La sicurezza sui binari: "I martiri di Viareggio hanno fatto aprire gli occhi ai manager"

De Angelis, macchinista licenziato: "Tante cose sono cambiate. Ma ancora non è sufficiente, c’è ancora molta strada da fare".

La sicurezza sui binari: "I martiri di Viareggio hanno fatto aprire gli occhi ai manager"

La sicurezza sui binari: "I martiri di Viareggio hanno fatto aprire gli occhi ai manager"

La storia di Dante De Angelis è una storia di lotte per i diritti dei lavoratori. È una storia di ingiustizie, come i due licenziamenti che ha subito da Ferrovie dello Stato per aver denunciato, da macchinista, la mancata sicurezza nel trasporto ferroviario; ma è anche una storia di solidarietà, un esempio di come, ancora oggi, esistano donne e uomini capaci di andare in ‘direzione ostinata e contraria’ per mettere davanti a tutto il bene e l’interesse comune. Anche per il quindicesimo anniversario della strage di Viareggio, De Angelis ha sfilato a fianco dei familiari. "Stare al loro fianco, oltre ad essere un dovere civico, è anche in parte una sorta di ‘restituzione’ del torto che hanno subito".

Cosa significa per lei il 29 giugno 2009?

"Da qualche tempo, anche a seguito della fine del processo, il dolore vivo e la richiesta di giustizia stanno lasciando posto a una esigenza collettiva: indirizzare le conoscenze e le esperienze maturate in questi anni verso la divulgazione e la sensibilizzazione sui temi della sicurezza, con particolare riguardo ai rischi del trasporto delle merci pericolose, per i viaggiatori e la popolazione".

In questi 15 anni è migliorato qualcosa in tema di sicurezza del trasporto ferroviario?

"Sì, dei passi avanti sono stati fatti. I ‘martiri’ di Viareggio sono serviti a far comprendere a tutti - a cominciare da imprese e gestori ferroviari, ministeri, agenzia per la sicurezza delle ferrovie e istituzioni - che i treni merci non sono solo dei pezzi di ferro con le ruote che possono girare all’infinito sui binari senza controlli, ma sono soprattutto macchinari delicati che necessitano di cura e manutenzione. Soprattutto se adibiti al trasporto di merci pericolose. Ma ancora non basta, c’è molta strada da fare come testimoniano gli incidenti e i mancati incidenti che si sono verificati in questi anni".

Quanto è stata importante la convergenza tra lavoratori delle ferrovie e l’ssociazione Il mondo che vorrei?

"È stata fondamentale. La loro esperienza dolorosa e la motivazione profonda che li spingeva ha incontrato la nostra esperienza e la conoscenza diretta del mondo ferroviario. Stare al loro fianco è un dovere civico".

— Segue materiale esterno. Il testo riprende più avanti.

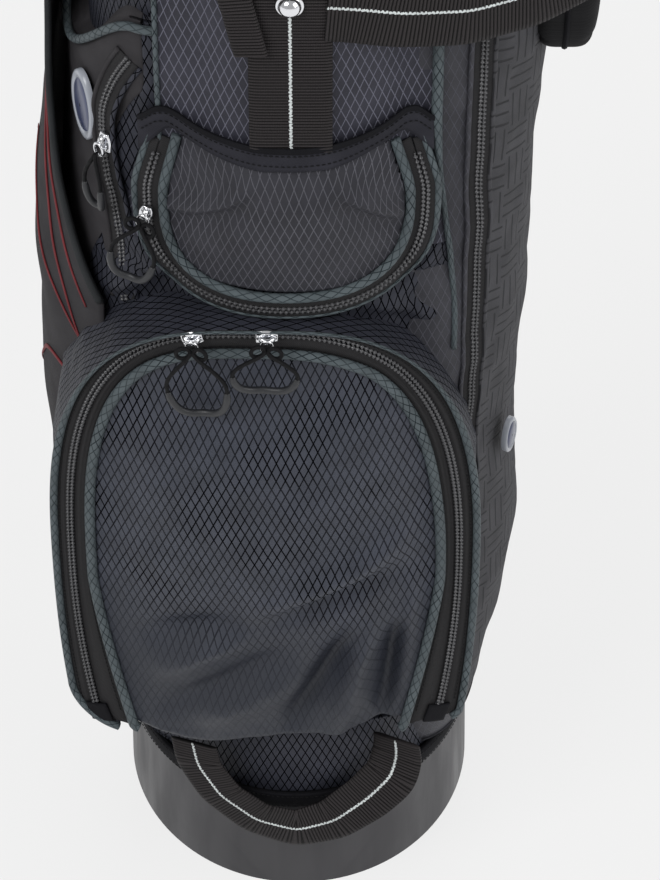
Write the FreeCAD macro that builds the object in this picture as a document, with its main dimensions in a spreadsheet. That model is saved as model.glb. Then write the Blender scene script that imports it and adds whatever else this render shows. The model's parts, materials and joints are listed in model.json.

La sentenza definitiva di condanna di Moretti e degli altri può cambiare qualcosa?

"Sì. Anche se la condanna ha salvato le imprese e il sistema societario che governa le ferrovie, le responsabilità riconosciute agli amministratori delegati delle singole imprese coinvolte e della Holding Fs dovrebbero fungere da deterrente per i futuri manager, non solo ferroviari".

Cosa si sente di dire ai familiari delle vittime?

"Nessuna parola, solo un abbraccio. E una promessa: assieme a molti compagni di lavoro e ai tanti cittadini che in questo periodo si sono dimostrati sensibili alle nostre rivendicazioni, continueremo la battaglia per una maggiore sicurezza dei treni, dei passeggeri e degli stessi ferrovieri".

Qual è stata la lezione più grande che ha imparato nei suoi anni di lotta?

"Ho imparato che le condizioni di lavoro, in ogni momento storico, non sono un dono ricevuto ma il frutto di un continuo braccio di ferro che dura da secoli, tra chi privilegia il profitto trascurando diritti e dignità di chi lavora e chi deve difendere il proprio posto di lavoro, il salario, la propria salute e la propria vita".

Quale il consiglio darebbe a un lavoratore in procinto di entrare in FS?

"Innanzitutto essere consapevoli del proprio ruolo. E poi di guardare al proprio lavoro non come una fotografia immutabile ma come un film, la cui sceneggiatura va scritta giorno per giorno restando con i piedi saldamente ancorati al treno e ai binari ma con la testa fuori a guardare il resto del mondo del lavoro e a quanto accade nella società".